The words still echo in my mind.

“There are no signs of life.”

It doesn’t seem possible that 40 years has passed since that unexpected conversation took place at church.

I do remember it was a cold Sunday morning during November 1976.

I was standing in the hallway at church, ready to enter the chapel. The radiologist was a church friend.

I had waited for my OB to return the call. He had not.

So the radiologist, who had read the ultrasound, delivered me the results.

He whispered in my ear, “Diane, there are no signs of life.”

I wasn’t sure what to do next.

I thanked him and then looked at Jared, my 9 month old son, as if to ask him . . .

Do I cry and run out to my car?

Do I quietly and reverently find a seat in the chapel?

My husband was out of town.

The radiologist’s ultrasound results were upsetting. I was unprepared.

I needed to talk to someone. Cell phones did not exist. My family was 3,000 miles away on the East Coast.

Although I was overcome with grief, I didn’t run. I walked into church and found a seat in the chapel.

I held Jared close to me, closed my eyes and prayed.

I knew something was wrong with the pregnancy from the beginning. I had a 9-month-old son. I knew what a normal pregnancy was.

However, I was expecting twins, and after months of sickness and medical procedures to determine viability of the twins, I learned in a church hallway, “there are no signs of life.”

Within a short time, as they suspected, I became very ill and was hospitalized. I had an IV, NG tube, and catheter to ease the pain.

A few days later, the twins were born.

I can still remember the cold, quiet delivery room, where no one was talking. I was heavily sedated, when the nurse whispered to me, “Did you see your twin girls?”

I viewed the twins, for a brief moment. Then the transport team whisked them away.

I whispered to my husband, “They are so big.” I was sedated.

The twins were not big. They were 1-pound and 2-pound baby girls, born at 25 weeks gestation, four months early.

The twins were given the names of Big Mack and Little Mack and were immediately, transported to the Children’s Hospital NICU.

Little Mack, Kristin passed away at 5 days old.

The doctors were hopeful that Big Mack Kelsey “might” live three to six months.

“There are no signs of life” and “might live” a few months, were not accurate words.

Big Mack, Kelsey, was not going to take the path the doctors expected.

In fact, I’d like to change the “might” with another “M” word, Miracle.

This week, Kelsey will celebrate her 40th birthday. It is incomprehensible how she has survived with such novices as us, her family.

As for “There are no signs of life,” Kelsey’s life has been quite the opposite.

Our journey has been FULL of life.

Since birth, Kelsey’s daily regimens of physical therapy, occupational therapy, speech therapy, and who knows what other therapy, have been festive, entertaining, and quite the gathering.

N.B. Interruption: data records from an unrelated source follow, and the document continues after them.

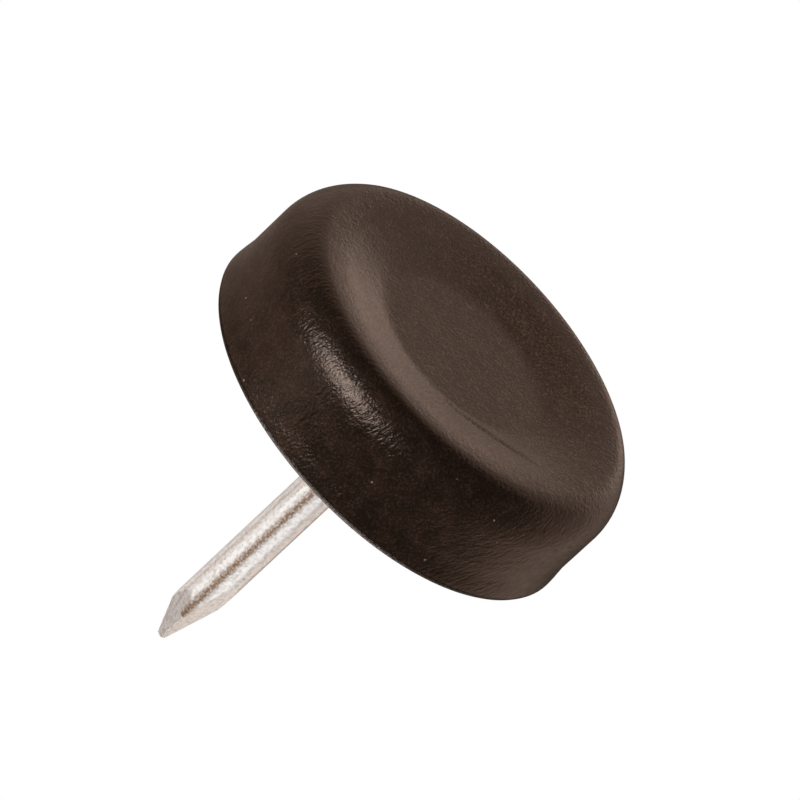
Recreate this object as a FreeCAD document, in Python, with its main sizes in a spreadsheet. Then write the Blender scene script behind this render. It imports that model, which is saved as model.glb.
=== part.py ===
import FreeCAD, Part
import os
import re

import Sketcher

# A nail-on furniture glide: a moulded plastic head with a shallow dished glide face, and the wire nail
# that it was moulded round. The glide stands on its face: that is z = 0, the nail points up, and the
# origin is on the nail's axis. Lengths are millimetres, angles degrees.

sizes = {
    # plastic head
    "head_diameter": 20.0,  # across the seat edge, the widest place
    "head_height": 5.66,  # from the rim of the glide face to the seat face
    "seat_edge_round": 0.35,  # round on the edge towards the furniture
    "seat_edge_band": 0.08,  # upright band between that round and the flare
    "wall_draw": 0.1,  # how far the side wall stands in from the seat edge
    "flare_height": 0.9,  # the stretch over which the wall widens to the seat edge
    # broad front edge: a bevel with both its ends rounded
    "bevel_height": 1.16,
    "bevel_angle": 48.5,  # between the bevel and the glide plane
    "face_edge_round": 1.15,  # where the bevel meets the rim
    "wall_foot_round": 2.5,  # where it meets the wall
    "land_width": 0.25,  # flat top of the rim, on which the glide slides
    # dish in the glide face
    "bank_angle": 13.0,  # slope of the bank between the rim and the floor
    "bank_depth": 0.7,  # how far the bank drops
    "rim_round": 3.1,  # where the rim turns down into the bank
    "foot_round": 4.9,  # where the bank runs out into the floor
    "floor_sag": 0.02,  # how much deeper the middle of the floor is
    # hollow round the nail in the seat face
    "hollow_diameter": 10.0,
    "hollow_bank": 1.2,  # width of its sloping edge
    "hollow_depth": 0.3,
    # wire nail
    "nail_diameter": 1.92,
    "nail_reach": 15.8,  # from the seat face to the tip
    "nail_head_diameter": 4.6,
    "nail_head_thickness": 0.8,
    "nail_head_bevel": 0.15,
    "nail_head_cover": 2.2,  # plastic between the glide plane and the nail's head
    "neck_width": 0.3,  # how much the shank widens towards its head, inside the plastic
    # four-facet cut point
    "tip_half_width": 0.16,  # from the axis to each facet at the very end
    "long_facet_angle": 10.0,  # between each facet and the axis
    "short_facet_angle": 15.5,
    "left_facet_angle": 14.8,
    "right_facet_angle": 11.0,
    "point_turn": -149.0,  # turn of the point about the axis
}

doc = FreeCAD.newDocument("nail_on_glide")
sheet = doc.addObject("Spreadsheet::Sheet", "Sizes")
for row, (name, value) in enumerate(sizes.items(), start=1):
    sheet.set("A%d" % row, name)
    sheet.set("B%d" % row, str(value))
    sheet.setAlias("B%d" % row, name)
doc.recompute()


# Turn the names of sizes in a formula into references to the sheet's cells.
def from_sheet(formula):
    return re.sub(r"[a-z_]+", lambda word: "Sizes." * (word.group() in sizes) + word.group(), formula)


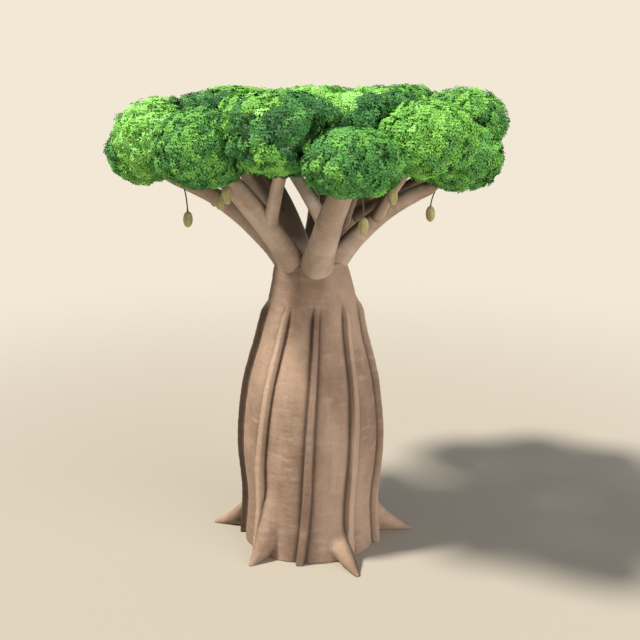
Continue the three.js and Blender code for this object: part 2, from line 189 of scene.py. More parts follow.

Since birth, Kelsey’s thousands of doctor’s appointments have been a party, amusing, enjoyable and revealing as to how much her docs really knew about disabilities.

Kelsey was fine with the doc’s decisions, as long as they didn’t say the “H” or “S” words.

Kelsey’s “Hospital” or “Surgeries” were multiple, lengthy, and painful.

Kelsey’s “no signs of life” has taken us to walkers, wheelchairs, AFO’s, braces, Special Olympics, swim lessons, piano, dance, choir, larger vehicles, IEP’s, IFSP’s, annual plans, PCP’s ISP’s, special dances, annual goals, equine therapy, library, PCA’s, T-Ball, and disability conferences and conventions.

And is there anyone out there who doubts that Kelsey and I are forceful advocates? (Go to thekelseymackstory on Facebook)

Kelsey’s journey has been FULL of life.

What would I do without my sweet Kelsey? How I love her.

If you’d like to receive an invitation to her party, as she has asked me to invite the readers, email me at Director@Jacksoncountyfamilyweek.com.

Until then, I am still watching over my precious preemie, the little one, of whom the radiologist once stated, “There are no signs of life.”